As in other parts of Europe, the financial crisis led to an increased government role. Also, globally, there have been similar trends with increasing public expenditure and increasing loans equal from 5%-10% of GDP as in BRICS states. Moreover, as a result of government intervention, capital flows from the USA and EU to at that time “emerging markets” also led to higher prices for accommodation, food and energy. A similar case is in Sweden, where prices on stocks and housing increase while they are not included in older models for calculating inflation.
Today, deflation is more known as reducing consumer prices, not a “bad thing”. For ECB: s function it is vital to understand that modern studies show that inflation and price stability around 2% are unnecessary. The QE inflation policies have not led to wished results while deflation has not been shown as bad for economic growth. And not only that but QE has also influenced more global instability in the sense of governments, as between the USA and China, being more intolerant and sceptical to each other. QE is equal to stagnation, poverty and debts, global instability, conflicts, and nationalist behaviours.

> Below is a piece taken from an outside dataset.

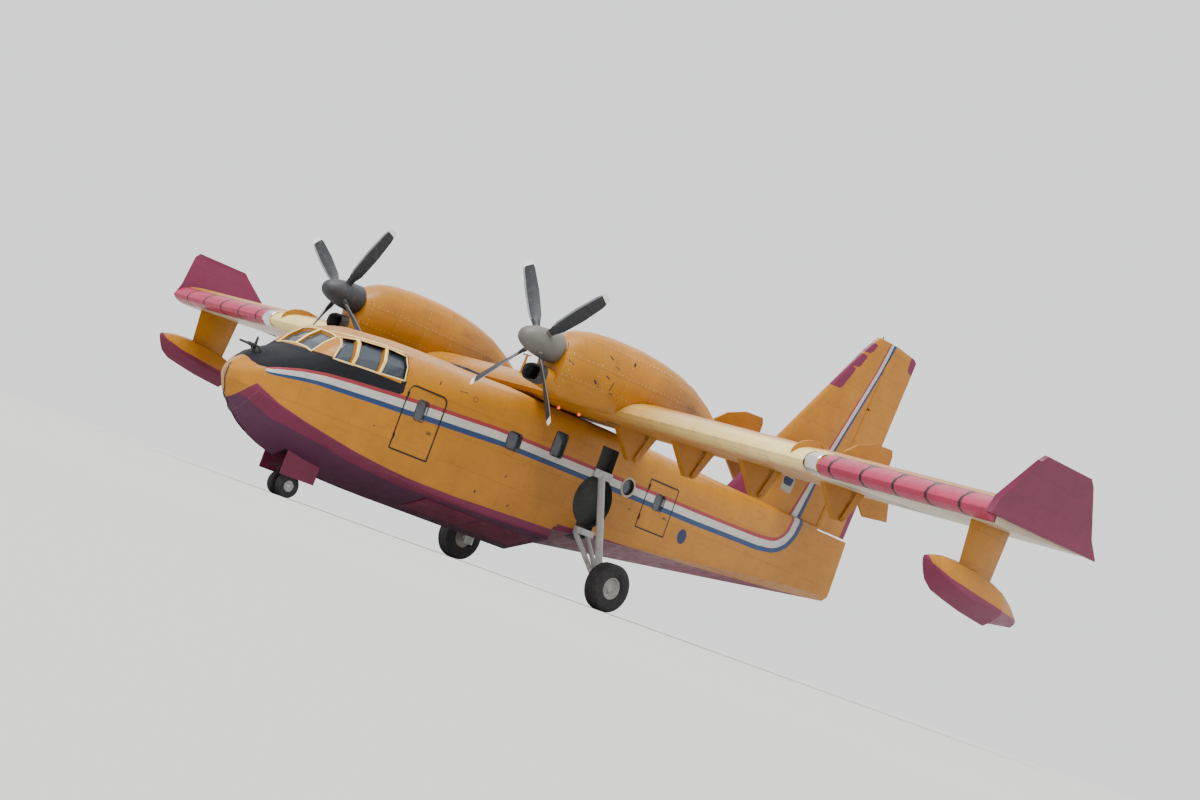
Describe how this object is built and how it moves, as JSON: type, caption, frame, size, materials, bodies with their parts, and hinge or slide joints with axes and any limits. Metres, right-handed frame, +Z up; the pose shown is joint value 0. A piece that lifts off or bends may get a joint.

As Svensson puts it, the word extreme is used often in bad ways to discredit political opponents but not often when it comes to QE policies. What is known now is that QE leads to financial imbalances, reducing future pensions and redistribution to the richest. QE has not prevented Japan to improve its economy since 1998. Since the beginning of the 2000’s states and supranational institutions as in the EU have become the main consumer and controller of banks and central banks. Zero rates and state-driven credits became the new normal. In 2016 IMF reported that the world is most indebted than ever, meaning that repayments are among us, our children and grandchildren. As Svensson puts it, yesterday’s unthinkable policies will become new the normal tomorrow.